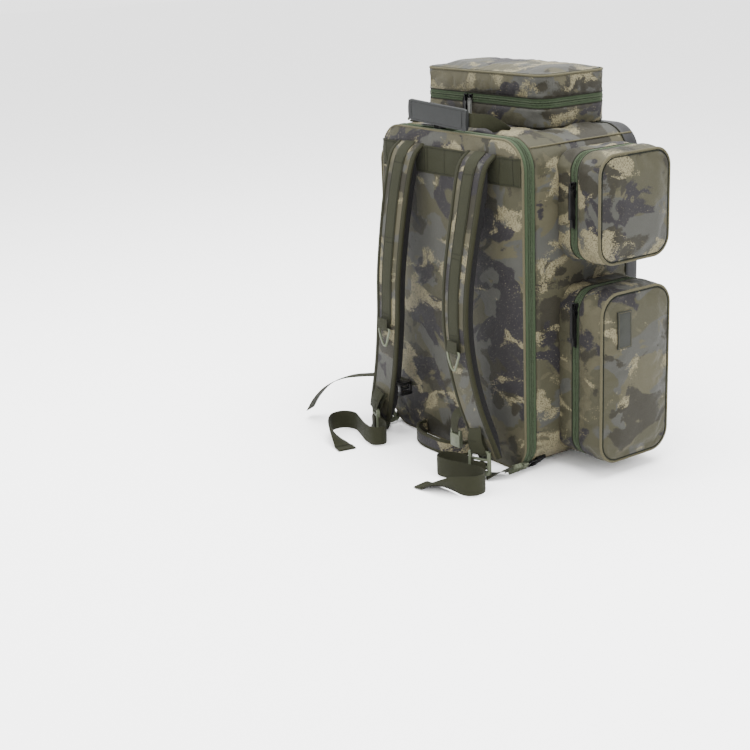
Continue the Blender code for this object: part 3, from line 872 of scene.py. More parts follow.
lid_face = sewn_tray("lid_face", "-Y", LID_MIDDLE, LID_SIZE, LID_CORNER, LID_BACK + 1 * MM,
                     LID_FACE, 3 * MM, 5 * MM, 0.0, [camo_lid, lining_cloth], step=8 * MM)
settle(lid_face, 0.012, 1.0, 4 * MM)
crumple(lid_face, 1.3 * MM, 0.09, 2.0)
cloth_thickness(lid_face, 1.5 * MM)
place_on(lid_face, "lid", "camo_fabric", "lid_panel")

edge_loop = loop_round("-Y", LID_MIDDLE, LID_SIZE, LID_CORNER, LID_FACE + 2.0 * MM, inset=0.2 * MM)
lid_piping = wire_piece("lid_piping", edge_loop, 2.2 * MM, pale_piping, closed=True, sides=3)
place_on(lid_piping, "lid", "camo_fabric")

foam_low, foam_high = corners("lid_foam")
foam_size = (foam_high.x - foam_low.x, foam_high.z - foam_low.z)
foam_pad = sewn_tray("lid_lining", "+Y", LID_MIDDLE, foam_size, LID_CORNER - 4.5 * MM, foam_low.y,
                     foam_high.y - 1 * MM, 3 * MM, 0.6 * MM, 0.0, [lining_cloth], step=12 * MM)
cloth_thickness(foam_pad, 1.5 * MM)
place_on(foam_pad, "lid", "dark_foam", "lid_foam")
print("lid made")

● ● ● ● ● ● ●

GOAL:
Print again each line of the listing above, exactly as it appears.

TASK RESULT:
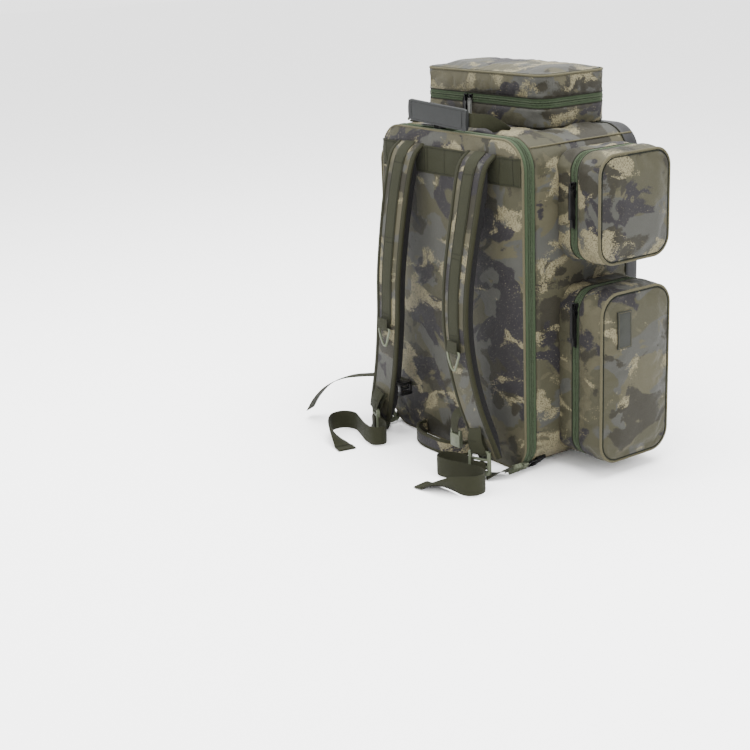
Continue the Blender code for this object: part 3, from line 872 of scene.py. More parts follow.
lid_face = sewn_tray("lid_face", "-Y", LID_MIDDLE, LID_SIZE, LID_CORNER, LID_BACK + 1 * MM,
                     LID_FACE, 3 * MM, 5 * MM, 0.0, [camo_lid, lining_cloth], step=8 * MM)
settle(lid_face, 0.012, 1.0, 4 * MM)
crumple(lid_face, 1.3 * MM, 0.09, 2.0)
cloth_thickness(lid_face, 1.5 * MM)
place_on(lid_face, "lid", "camo_fabric", "lid_panel")

edge_loop = loop_round("-Y", LID_MIDDLE, LID_SIZE, LID_CORNER, LID_FACE + 2.0 * MM, inset=0.2 * MM)
lid_piping = wire_piece("lid_piping", edge_loop, 2.2 * MM, pale_piping, closed=True, sides=3)
place_on(lid_piping, "lid", "camo_fabric")

foam_low, foam_high = corners("lid_foam")
foam_size = (foam_high.x - foam_low.x, foam_high.z - foam_low.z)
foam_pad = sewn_tray("lid_lining", "+Y", LID_MIDDLE, foam_size, LID_CORNER - 4.5 * MM, foam_low.y,
                     foam_high.y - 1 * MM, 3 * MM, 0.6 * MM, 0.0, [lining_cloth], step=12 * MM)
cloth_thickness(foam_pad, 1.5 * MM)
place_on(foam_pad, "lid", "dark_foam", "lid_foam")
print("lid made")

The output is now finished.